Smoke alarms and CO detectors for winter

Winter is when heating runs hardest, fires get lit, and carbon monoxide risks increase. Smoke alarms and CO detectors need working batteries. Martin checks every alarm in the house, replaces any flat batteries, and tests them before leaving. It takes fifteen minutes and costs nothing beyond the visit time.

Salt and paths

A bucket of rock salt by the back door from early November. Spread it on the path before freezing weather to stop ice forming; spread it after to melt what has already formed. A 25kg bag costs around £8 and lasts most households the full winter. For older residents, a family member or neighbour who grits the path before a forecast cold night is one of the most practically useful things anyone can do.
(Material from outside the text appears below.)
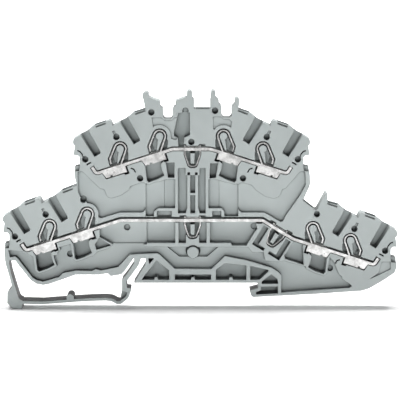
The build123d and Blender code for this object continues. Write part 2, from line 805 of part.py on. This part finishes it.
with BuildPart() as housing:
    with BuildSketch(front()) as silhouette:
        add([plain(outline), rounded(foot_arm), rounded(claw_leg)])
        add(ribbon(foot_strip, LEAF, 2.0))
        add(disc((-32.6, -4.5 + LEAF / 2), 1.0))
    extrude(amount=-THICKNESS)
    stand([plain(claw_web)], THICKNESS / 2, THICKNESS)

    # Steps and shallow recesses, then the rims that stand in them
    steps = [plain(shifted(step, UPPER_CENTRE, UPPER_LEVEL)) for step in top_steps]
    steps += [plain(shifted(corner_step, *lower_right_outer.foot))]
    steps += [plain(unit.place(locator_lead)) for unit in outer_units]
    sink(steps, STEP_DEPTH)
    upper_webs = [shifted(web, UPPER_CENTRE, UPPER_LEVEL) for web in (upper_web_left, upper_web_right)]
    sink([rounded(web, 1.2) for web in upper_webs], UPPER_WEB_DEPTH)
    middle = [shifted(w, UPPER_CENTRE, UPPER_LEVEL) for w in (middle_web_left, middle_web_right)]
    sink([plain(w) for w in middle], MIDDLE_WEB_DEPTH)
    bands = [plain(shifted(band, UPPER_CENTRE, UPPER_LEVEL)) for band in middle_bands]
    sink(bands, MIDDLE_WEB_DEPTH + BAND_STEP)
    sink([plain(lower_web)], LOWER_WEB_DEPTH)
    sink([plain(web_step), plain(shifted(side_room, 0, LOWER_LEVEL))], LOWER_WEB_DEPTH + STEP_DEPTH)
    hats = [
        [(-10.2, 0.5), (-10.2, 2.45), (-9.0, 3.35), (-4.4, 3.35), (-4.4, 0.5)],
        [(4.2, 0.5), (4.2, 3.35), (7.7, 3.35), (8.4, 2.45), (8.4, 0.5)],
    ]
    rims = [plain(unit.place(wire_end_rim)) for unit in open_ends]
    rims += [plain(shifted(hat, 0, LOWER_LEVEL)) for hat in hats]
    for unit in (upper_left_inner, upper_right_inner, lower_left_inner):
        rims += [disc(unit.at(*LOOP_CENTRE), loop_reach + SPRING_RIM)]
    stand(rims)

    # Pockets of middling depth, and the blocks and ribs that stand in them
    shallow = [plain(shifted(pocket, 0, LOWER_LEVEL)) for pocket in under_lower_bar]
    shallow += [plain(shifted(centre_column, UPPER_CENTRE, UPPER_LEVEL)), plain(tray)]
    hat_pockets = [
        [(-9.4, 0.5), (-9.4, 2.55), (-5.5, 2.55), (-5.5, 0.5)],
        [(5.2, 0.5), (5.2, 2.55), (7.6, 2.55), (7.6, 0.5)],
    ]
    shallow += [plain(shifted(hat, 0, LOWER_LEVEL)) for hat in hat_pockets]
    shallow += [plain(slope_jumper.place(pocket)) for pocket in side_pockets]
    sink(shallow, UNDER_BAR_DEPTH)
    uprights = [plain(upper_jumper.place(upper_block)), plain(lower_jumper.place(lower_block))]
    uprights += [plain(rib) for rib in centre_ribs]
    stand(uprights)

    # Deep pockets: clamps, wire entries, bar grooves, cross connections and the base
    deep = [plain(shifted(p, UPPER_CENTRE, UPPER_LEVEL)) for p in narrow_pockets]
    deep += [plain(shifted(marker_pocket, UPPER_CENTRE, UPPER_LEVEL))]
    deep += [plain(pocket) for pocket in base_pockets]
    deep += [disc(BOSS, BOSS_RADIUS + BOSS_GAP)]
    for unit in units:
        deep += [plain(unit.place(entry)), disc(unit.at(*LOOP_CENTRE), loop_reach)]
        deep += [plain(unit.place(loop_pocket)), plain(unit.place(collar_recess))]
    deep += [plain(unit.place(wire_end)) for unit in open_ends]
    for path, relief in zip(bars, (UPPER_RELIEF, LOWER_RELIEF)):
        groove = shifted(path, 0, relief / 2)
        deep += ribbon(groove, BAR_THICKNESS + 2 * BAR_CLEARANCE + relief, 0.9)
    for left, right in lower_reliefs:
        below = [(left, -0.3), (right, -0.3), (right, -0.8), (left, -0.8)]
        deep += [plain(shifted(below, 0, LOWER_LEVEL))]
    for jumper in jumpers:
        path = jumper.place(contact_path())
        deep += ribbon(path, JUMPER_STRIP + 2 * JUMPER_CLEARANCE, 0.9)
        deep += [plain(path), plain(jumper.place(tip_room))]
    deep += [plain(upper_jumper.place(hole)) for hole in block_holes]
    sink(deep, DEEP)

    # Locating holes, label slots and the lines moulded into the ends of the tiers
    sink([stud(spot, LOCATOR_RADIUS) for spot in locators], LOCATOR_DEPTH)
    lines = [plain(unit.place(label_slot)) for unit in units]
    for unit in outer_units:
        lines += [plain(unit.beside(end_tab))]
        lines += ribbon(unit.beside(end_hook), 0.3, 0.0) + ribbon(unit.beside(end_dash), 0.35, 0.0)
    for unit in covered_ends:
        lines += ribbon(unit.place(cover_corner), 0.3, 0.0)
    sink(lines, SLOT_DEPTH)

    # Driver slots, jumper shafts and covered wire ends, all behind a skin of the open face
    hidden = [plain(unit.place(slot)) for unit in units]
    hidden += [plain(unit.place(wire_end)) for unit in covered_ends]
    hidden += [plain(shifted(top_shaft, UPPER_CENTRE, UPPER_LEVEL)), plain(slope_shaft)]
    sink(hidden, DEEP - 0.1, FRONT_SKIN)

    # Funnels from the wire entries to the windows of the bars
    funnel_planes = []
    mouth, window = (-6.6, 4.9), (-5.0, -0.4)
    middle_depth = THICKNESS / 2 - (FRONT_SKIN + DEEP) / 2
    for unit in units:
        start, end = Vector(*unit.at(*mouth)), Vector(*unit.at(*window))
        axis = end - start
        funnel_planes.append(Plane(origin=(start.X, -middle_depth, start.Y), z_dir=(axis.X, 0, axis.Y)))
    with BuildSketch(*funnel_planes) as funnels:
        RegularPolygon(BORE_DIAMETER / 2, 8, major_radius=False, rotation=22.5)
    extrude(amount=(Vector(*window) - Vector(*mouth)).length, mode=Mode.SUBTRACT)

    # Posts in the loops and in the contact springs, the boss of the tray and nubs of the base
    stand([plain(unit.place(post)) for unit in units], UNDER_BAR_DEPTH)
    posts = [plain(jumper.place(contact_post)) for jumper in jumpers]
    posts += [disc(BOSS, BOSS_RADIUS), plain(boss_stem)]
    posts += [plain(nub) for nub in seat_nubs]
    for unit in units:
        posts += [stud(unit.at(*LOOP_CENTRE), post_radius), plain(unit.place(post_face))]
    stand(posts)
housing.part.label = "housing"
export_step(housing.part, "parts/housing.step")

with BuildPart() as upper_current_bar:
    with BuildSketch(front(BAR_INSET)) as upper_strip:
        add(ribbon(bars[0], BAR_THICKNESS, 0.9))
    extrude(amount=-BAR_WIDTH)
    draw_collars([unit for unit in units if unit.line in upper_bends])
    open_jumper_windows([upper_jumper])
upper_current_bar.part.label = "upper_current_bar"
export_step(upper_current_bar.part, "parts/upper_current_bar.step")

with BuildPart() as lower_current_bar:
    with BuildSketch(front(BAR_INSET)) as lower_strip:
        add(ribbon(bars[1], BAR_THICKNESS, 0.9))
    extrude(amount=-BAR_WIDTH)
    draw_collars([unit for unit in units if unit.line in lower_bends])
    open_jumper_windows([lower_jumper, slope_jumper])
lower_current_bar.part.label = "lower_current_bar"
export_step(lower_current_bar.part, "parts/lower_current_bar.step")

clamps = {
    "clamp_spring_upper_left_outer": upper_left_outer,
    "clamp_spring_upper_left_inner": upper_left_inner,
    "clamp_spring_upper_right_inner": upper_right_inner,
    "clamp_spring_upper_right_outer": upper_right_outer,
    "clamp_spring_lower_left_outer": lower_left_outer,
    "clamp_spring_lower_left_inner": lower_left_inner,
    "clamp_spring_lower_right_inner": lower_right_inner,
    "clamp_spring_lower_right_outer": lower_right_outer,
}
for name, unit in clamps.items():
    with BuildPart() as clamp_spring:
        with BuildSketch(front(BAR_INSET)) as strip:
            add(clamp_strip(unit))
        extrude(amount=-STRIP_WIDTH)
    clamp_spring.part.label = name
    export_step(clamp_spring.part, f"parts/{name}.step")

contacts = {
    "contact_spring_upper": upper_jumper,
    "contact_spring_lower": lower_jumper,
    "contact_spring_slope": slope_jumper,
}
for name, jumper in contacts.items():
    with BuildPart() as contact_spring:
        with BuildSketch(front(JUMPER_INSET + 0.1)) as strip:
            add(ribbon(jumper.place(contact_path()), JUMPER_STRIP, 0.9))
        extrude(amount=0.2 - JUMPER_WINDOW_WIDTH)
    contact_spring.part.label = name
    export_step(contact_spring.part, f"parts/{name}.step")
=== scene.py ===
from math import cos, radians, sin

import bmesh
import bpy
from bpy.props import FloatProperty, FloatVectorProperty, PointerProperty
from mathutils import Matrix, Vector


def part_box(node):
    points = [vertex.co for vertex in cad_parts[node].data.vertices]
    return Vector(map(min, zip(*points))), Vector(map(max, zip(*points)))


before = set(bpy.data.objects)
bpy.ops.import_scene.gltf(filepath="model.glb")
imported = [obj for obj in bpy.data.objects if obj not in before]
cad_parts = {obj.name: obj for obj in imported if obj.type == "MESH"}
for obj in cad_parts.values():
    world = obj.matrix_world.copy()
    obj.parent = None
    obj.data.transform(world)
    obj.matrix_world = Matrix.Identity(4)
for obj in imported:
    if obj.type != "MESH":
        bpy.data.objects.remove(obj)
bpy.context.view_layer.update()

bl_info = {
    "name": "Double Level Terminal Block",
    "version": (1, 0, 0),
    "blender": (4, 5, 0),
    "location": "View3D > Sidebar > Terminal Block",
    "description": "Finishes the moulded housing, bars and springs of a terminal block",
    "category": "Object",
}

# Places on the block, in metres
MM = 0.001
FRONT_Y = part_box("housing")[0][1]
FLOOR_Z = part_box("housing")[0][2]

# The sweep: a floor that bends up into a wall
FLOOR_GAP = 0.05 * MM
SWEEP_WIDTH = 6.0
SWEEP_FRONT = -0.2
SWEEP_BACK = 0.6
SWEEP_BEND = 0.5
SWEEP_WALL = 2.0
SHINE_STARTS = 0.01
SHINE_ENDS = 0.12
FULL_SHINE = 1.1
SHADOW_OVAL = (0.2, 1.0, 0.0)

# Lamps: place, target, width and height
FRONT_LAMP = ((-0.05, -1.2, -0.04), (0.0, 0.0, 0.02), (0.9, 0.2))
TOP_LAMP = ((0.0, 0.1, 1.0), (0.0, 0.0, 0.0), (0.6, 0.25))

# Camera
AIM = (1.97 * MM, FRONT_Y, 22.3 * MM)
LENS = 153.5
SENSOR = 36.0

# Grain of the materials: noise scales for metres, and the depth of the bump
MOTTLE_SCALE = 140.0
GRAIN_SCALE = 5200.0
MARKS_SCALE = 900.0
PLATING_SCALE = 640.0
PAPER_SCALE = 30.0
BUMP_DEPTH = 0.02 * MM
FOOT_FADE = 2 * MM
SAMPLES = 8

WHITE = (1.0, 1.0, 1.0)
BLACK = (0.0, 0.0, 0.0)
WHOLE = (0.0, 1.0)
FALLING = (1.0, 0.0)


# Nodes

def new_material(name):
    """An empty node material and its Principled shader."""
    material = bpy.data.materials.new(name)
    material.use_nodes = True
    shader = material.node_tree.nodes["Principled BSDF"]
    return material, shader


def add_node(owner, kind, **inputs):
    """A node in a material or world, with some of its inputs set."""
    node = owner.node_tree.nodes.new(kind)
    for name, value in inputs.items():
        node.inputs[name.replace("_", " ")].default_value = value
    return node


def link(owner, source, output, target, socket):
    """Join one node's output to another node's input."""
    owner.node_tree.links.new(source.outputs[output], target.inputs[socket])


def grey(value):
    """A grey of this value."""
    return (value, value, value)


def shade(colour, factor):
    """A colour made lighter or darker by a factor."""
    return tuple(min(1.0, channel * factor) for channel in colour)


def noise(material, source, output, scale, detail, roughness):
    """A noise pattern on a node's coordinates."""
    node = add_node(material, "ShaderNodeTexNoise", Scale=scale, Detail=detail, Roughness=roughness)
    link(material, source, output, node, "Vector")
    return node


def ramp(material, source, output, stops):
    """The colours of (position, colour) stops, picked by a node's value."""
    node = add_node(material, "ShaderNodeValToRGB")
    elements = node.color_ramp.elements
    while len(elements) < len(stops):
        elements.new(0.5)
    for element, (position, colour) in zip(elements, stops):
        element.position = position
        element.color = (*colour, 1.0)
    link(material, source, output, node, "Fac")
    return node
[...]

Cotswold stone: specific problems

Stone houses have quirks that standard advice misses.

  • Pointing. Old lime mortar is deliberately softer than the stone around it. This lets the wall flex without cracking the stone. Patching it with modern cement traps moisture and causes damage over time. If pointing is crumbling, it needs replacing with lime mortar by someone who understands the difference.
  • Breathability. Stone walls release moisture to the inside and outside air. Blocking that process with plastic paint on the outside or vinyl wallpaper on the inside causes damp and staining. Breathable finishes (lime-based or clay-based paint) work properly with the wall instead of against it.
  • Cold spots. Solid stone walls are colder than cavity walls and often show condensation or black mould in the corner of a north-facing room. Better ventilation, a small amount of background heating, and internal insulation where feasible all help.
  • Window reveals. Deep stone reveals create thermal bridges. Heavy curtains, shutters, or thermal blinds cut heat loss significantly in winter.

A half-day in late October covers most of this: gutters cleared, draughts sealed, pipes lagged, radiators bled, alarms tested, salt by the door. Add a chimney sweep if there is a fire, and alarm batteries checked throughout the house. The list is short, the cost is low, and putting it off until December rarely ends well.